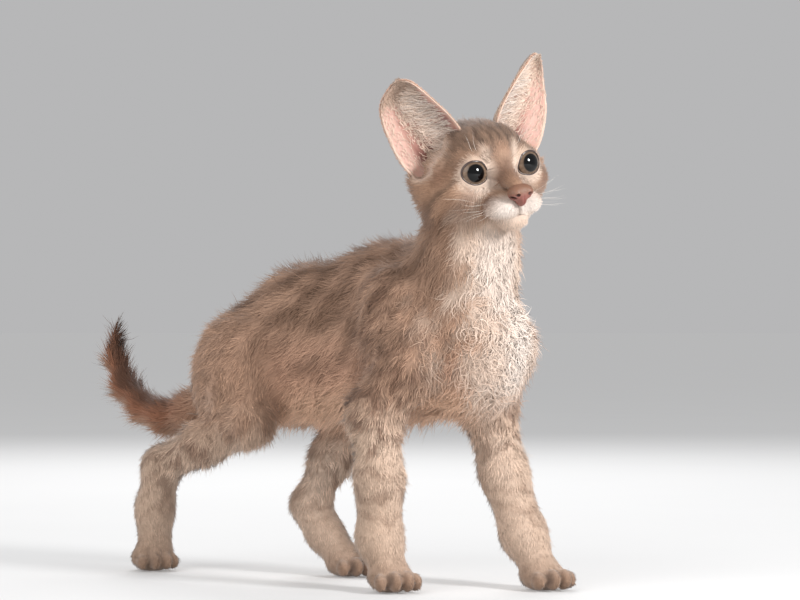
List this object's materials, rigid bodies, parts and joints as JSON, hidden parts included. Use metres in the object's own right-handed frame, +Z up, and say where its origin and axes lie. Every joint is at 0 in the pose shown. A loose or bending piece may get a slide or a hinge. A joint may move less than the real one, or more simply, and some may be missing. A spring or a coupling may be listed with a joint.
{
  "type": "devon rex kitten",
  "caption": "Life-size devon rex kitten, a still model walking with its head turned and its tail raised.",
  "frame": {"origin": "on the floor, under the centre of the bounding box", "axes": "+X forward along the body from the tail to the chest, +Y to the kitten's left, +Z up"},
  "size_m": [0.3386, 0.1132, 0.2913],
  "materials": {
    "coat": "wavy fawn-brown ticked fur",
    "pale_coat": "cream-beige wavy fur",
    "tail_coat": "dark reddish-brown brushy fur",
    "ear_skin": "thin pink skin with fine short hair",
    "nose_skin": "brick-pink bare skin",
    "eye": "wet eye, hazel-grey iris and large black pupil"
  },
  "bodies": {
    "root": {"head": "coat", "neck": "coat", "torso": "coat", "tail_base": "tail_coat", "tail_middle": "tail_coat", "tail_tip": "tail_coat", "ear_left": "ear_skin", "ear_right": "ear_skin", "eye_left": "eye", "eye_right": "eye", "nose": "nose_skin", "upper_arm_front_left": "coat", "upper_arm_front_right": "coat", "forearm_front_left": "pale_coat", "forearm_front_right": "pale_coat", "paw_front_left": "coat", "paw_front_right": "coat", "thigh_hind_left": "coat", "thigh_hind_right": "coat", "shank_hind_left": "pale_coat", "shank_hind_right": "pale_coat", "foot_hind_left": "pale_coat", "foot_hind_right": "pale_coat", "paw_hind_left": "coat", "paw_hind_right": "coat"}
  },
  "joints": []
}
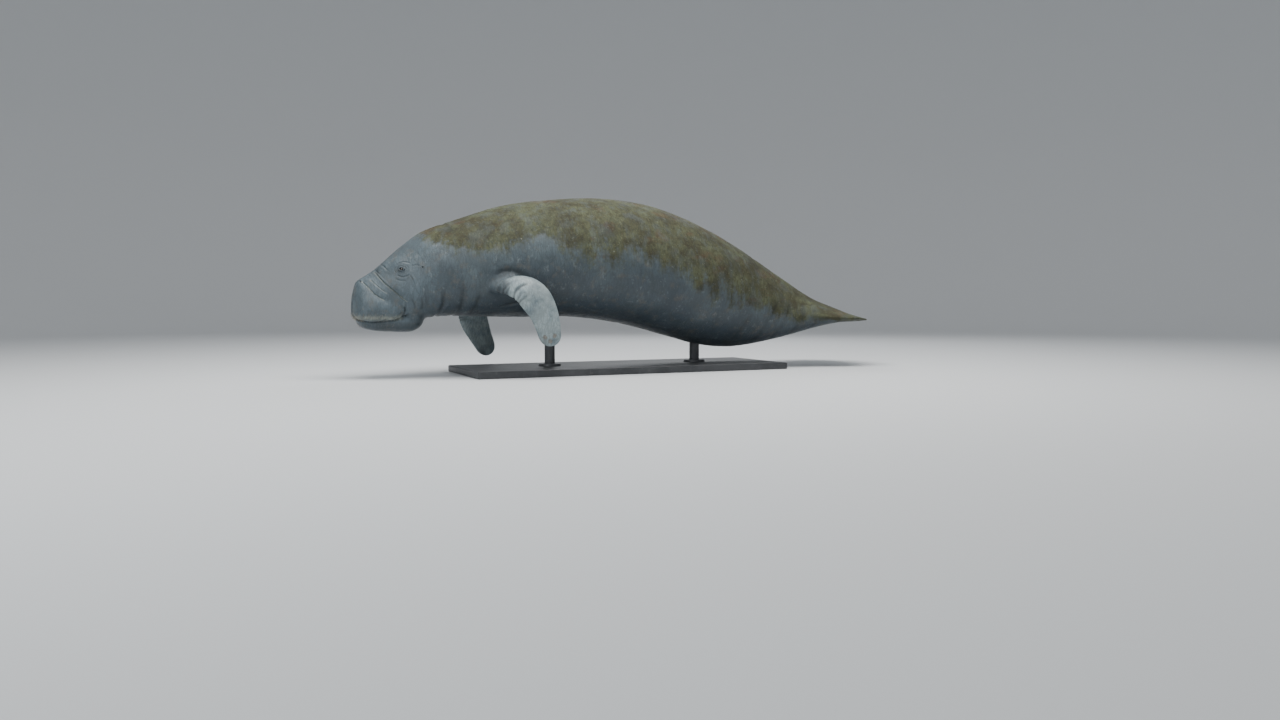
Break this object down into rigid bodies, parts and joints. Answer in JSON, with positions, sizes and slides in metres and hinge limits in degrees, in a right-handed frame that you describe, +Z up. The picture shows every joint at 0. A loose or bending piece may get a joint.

## To be done
Reproduce all of the data exactly as given.

## Task answer
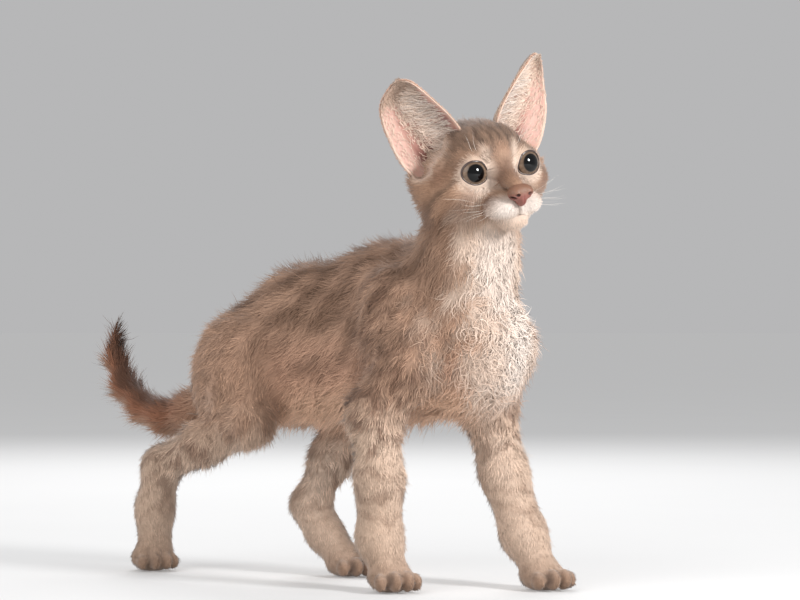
List this object's materials, rigid bodies, parts and joints as JSON, hidden parts included. Use metres in the object's own right-handed frame, +Z up, and say where its origin and axes lie. Every joint is at 0 in the pose shown. A loose or bending piece may get a slide or a hinge. A joint may move less than the real one, or more simply, and some may be missing. A spring or a coupling may be listed with a joint.
{
  "type": "devon rex kitten",
  "caption": "Life-size devon rex kitten, a still model walking with its head turned and its tail raised.",
  "frame": {"origin": "on the floor, under the centre of the bounding box", "axes": "+X forward along the body from the tail to the chest, +Y to the kitten's left, +Z up"},
  "size_m": [0.3386, 0.1132, 0.2913],
  "materials": {
    "coat": "wavy fawn-brown ticked fur",
    "pale_coat": "cream-beige wavy fur",
    "tail_coat": "dark reddish-brown brushy fur",
    "ear_skin": "thin pink skin with fine short hair",
    "nose_skin": "brick-pink bare skin",
    "eye": "wet eye, hazel-grey iris and large black pupil"
  },
  "bodies": {
    "root": {"head": "coat", "neck": "coat", "torso": "coat", "tail_base": "tail_coat", "tail_middle": "tail_coat", "tail_tip": "tail_coat", "ear_left": "ear_skin", "ear_right": "ear_skin", "eye_left": "eye", "eye_right": "eye", "nose": "nose_skin", "upper_arm_front_left": "coat", "upper_arm_front_right": "coat", "forearm_front_left": "pale_coat", "forearm_front_right": "pale_coat", "paw_front_left": "coat", "paw_front_right": "coat", "thigh_hind_left": "coat", "thigh_hind_right": "coat", "shank_hind_left": "pale_coat", "shank_hind_right": "pale_coat", "foot_hind_left": "pale_coat", "foot_hind_right": "pale_coat", "paw_hind_left": "coat", "paw_hind_right": "coat"}
  },
  "joints": []
}
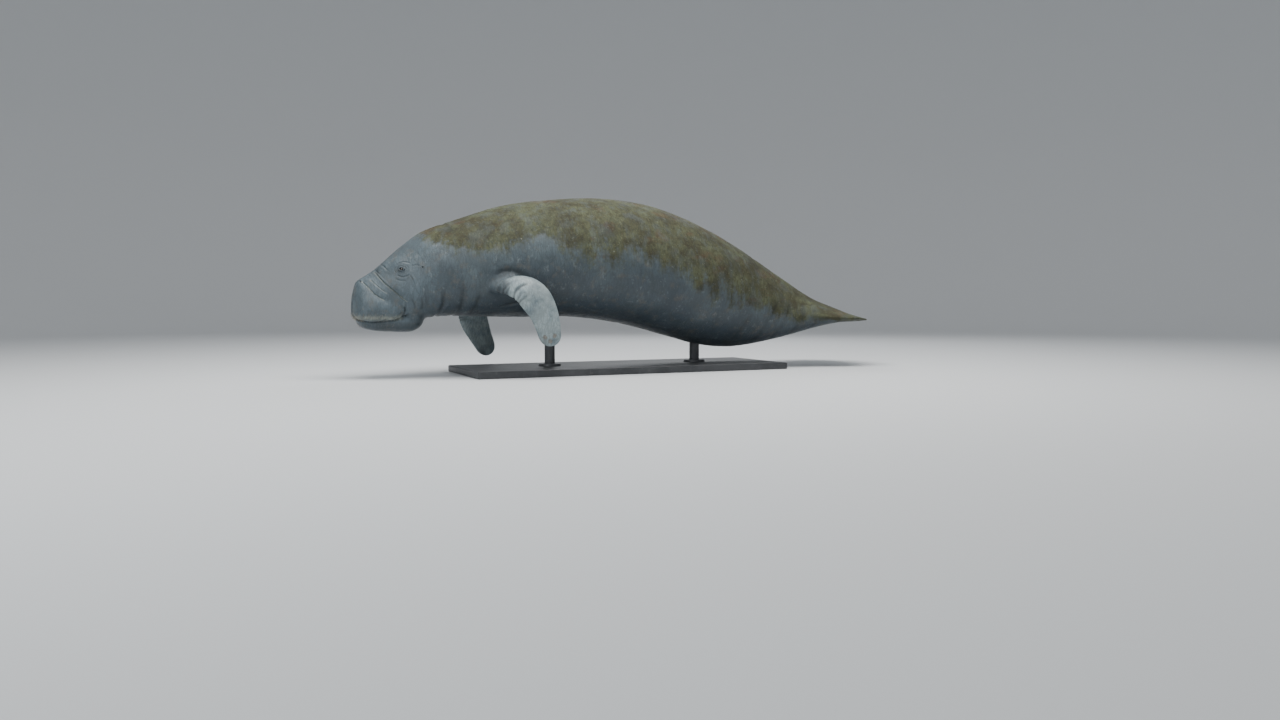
Break this object down into rigid bodies, parts and joints. Answer in JSON, with positions, sizes and slides in metres and hinge limits in degrees, in a right-handed frame that you describe, +Z up. The picture shows every joint at 0. A loose or bending piece may get a joint.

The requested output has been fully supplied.